EAU CLAIRE — Three more city wells have been taken offline as the public utility continues its efforts to keep PFAS chemicals out of Eau Claire’s drinking water.

Out of the city’s 16 wells, four were shut down in early July when PFAS were detected in them, and then three additional ones were idled between mid-July and mid-August. Since then, the city has been continuing to take other steps to contain PFAS.

“In fact the situation has improved over the past couple weeks,” said Lane Berg, city utilities manager.

On Sept. 28, the city resumed pumping from three of the previously shut down wells, but sent water from them into holding lagoons instead of Eau Claire’s treatment plant. That is being done to prevent PFAS from sitting in those wells and potentially migrating to others nearby that remain in production.

In the last two weeks PFAS levels fell in the water system, according to tests the city has had done. There were 0.328 parts per trillion of PFAS in samples taken on Sept. 29, but that declined to 0.204 parts per trillion a week ago(Oct. 6).

Ever since the city announced small amounts of PFAS were found in a few of its wells on July 12, Berg noted that Eau Claire has continued to have plenty of safe drinking water for residents.

“The city has ample water supply from its active wells and the Water Utility has continued to deliver water to our residents and consumers satisfying all volume needs while meeting all federal and state safe drinking standards as well as all DNR proposed Recommended Enforcement Standards for PFAS and related chemicals,” Berg said Tuesday in a statement.

Eau Claire uses an average of 9 million gallons of treated water a day. On Tuesday, the city only needed to run five of its wells to produce 10 million gallons to keep water towers and reservoirs full.

“We’ve got a lot of redundancy built into our system,” Berg said.

PFAS are a group of chemicals used since the 1950s in the production of non-stick cookware, fast food wrappers, stain-resistant sprays and some kinds of firefighting foams.

It’s that last category that the state Department of Natural Resources suspects is the potential source affecting Eau Claire’s municipal wellfield.

The agency sent a letter in early August to Chippewa Valley Regional Airport — located near the wellfield — suspecting that its use of firefighting foam is a potential contributor to PFAS affecting city wells.

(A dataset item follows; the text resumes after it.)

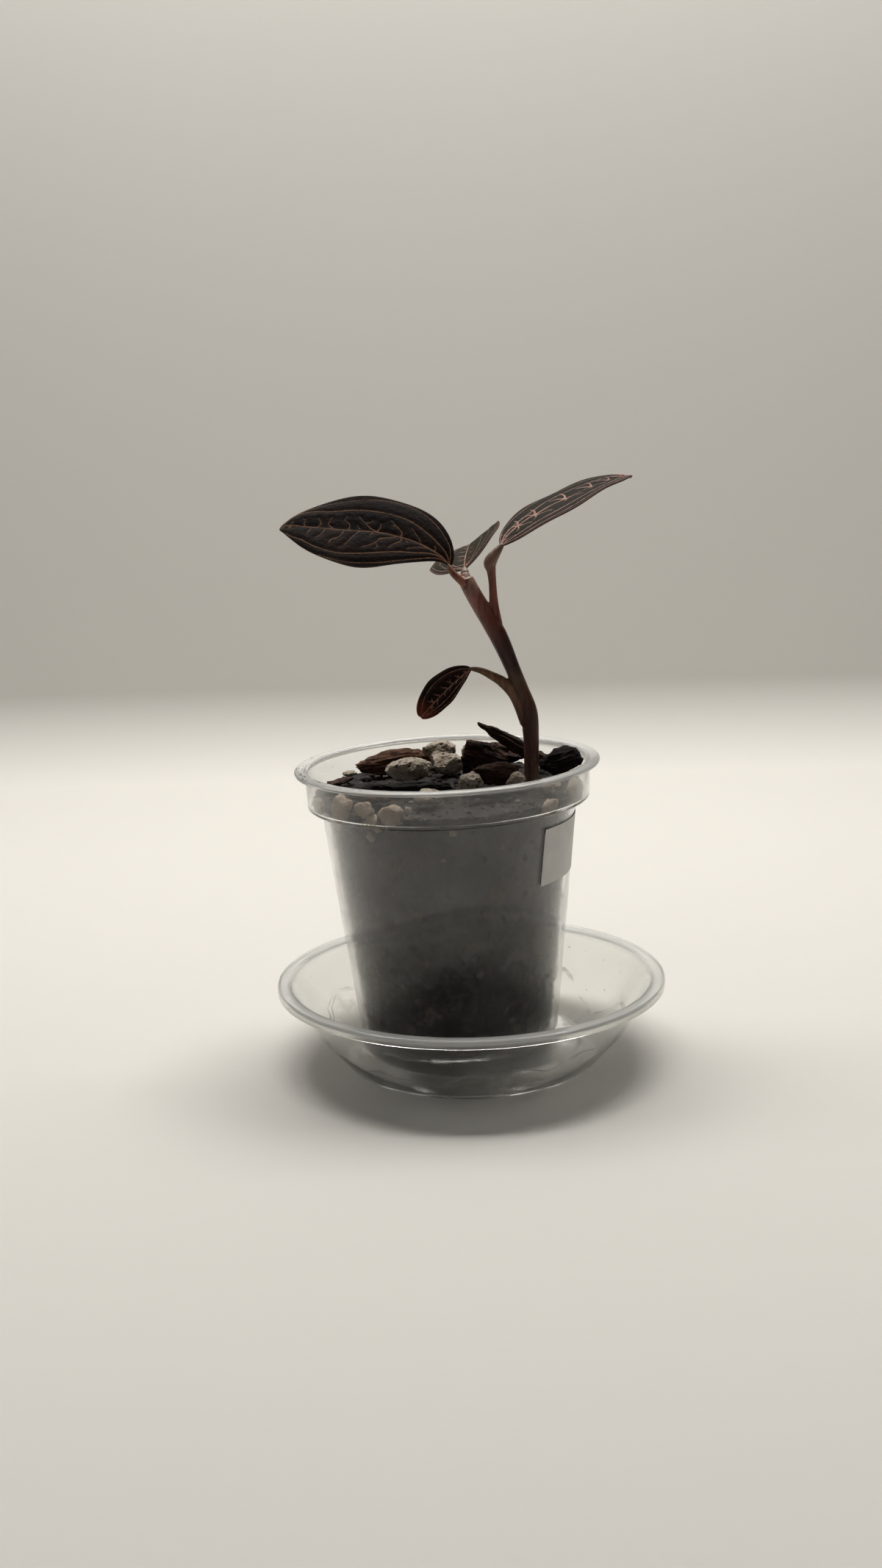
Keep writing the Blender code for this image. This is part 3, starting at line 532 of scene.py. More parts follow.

“There’s nothing between the wells and the airport that could’ve caused this,” said Matt Thompson, a hydrogeologist with the DNR.

He noted that foam used to fight fires at airports, as well as its use in training and testing, have been linked to PFAS contamination elsewhere in the state.

The local airport is so far the only entity that has gotten a letter identifying it as a potential source of the city well’s PFAS contamination, Thompson said.

The airport has hired an environmental consultant to draft a work plan for dealing with the PFAS contamination, he said. A report is expected to come out in a few weeks.

If the airport is shown to be the cause of the contamination, it will be responsible for taking care of the impacts its PFAS use has had, Thompson said. That could include a filtration system to clean the chemicals out of the public wells.

The city has hired Gannett Fleming, an engineering firm, to map the PFAS flume in the wellfield. By the end of the year, the city expects to have that consultant’s report to determine what needs to be done as a long-term solution for getting rid of the contaminants, Berg said.

“That will really be our driving force,” he said.

Thompson, who is based out of the DNR’s Eau Claire office, said the city is taking the necessary steps to ensure drinking water remains safe.

“The city is testing their water so it is safe for consumption and use,” he said. “They’ve got safe water in the city of Eau Claire.”

PFAS are known as “forever chemicals” because they don’t break down in the environment.

Scientists are still studying health effects of various PFAS on humans, the state Department of Health Services states on its website. Not all PFAS have the same health effects, but research suggests that high levels of certain chemicals may raise cholesterol levels, decrease how well bodies respond to vaccines, increase risk of thyroid disease, lower fertility in women, increase risk of conditions including high blood pressure in pregnant women, and result in slightly lower infant birth weights.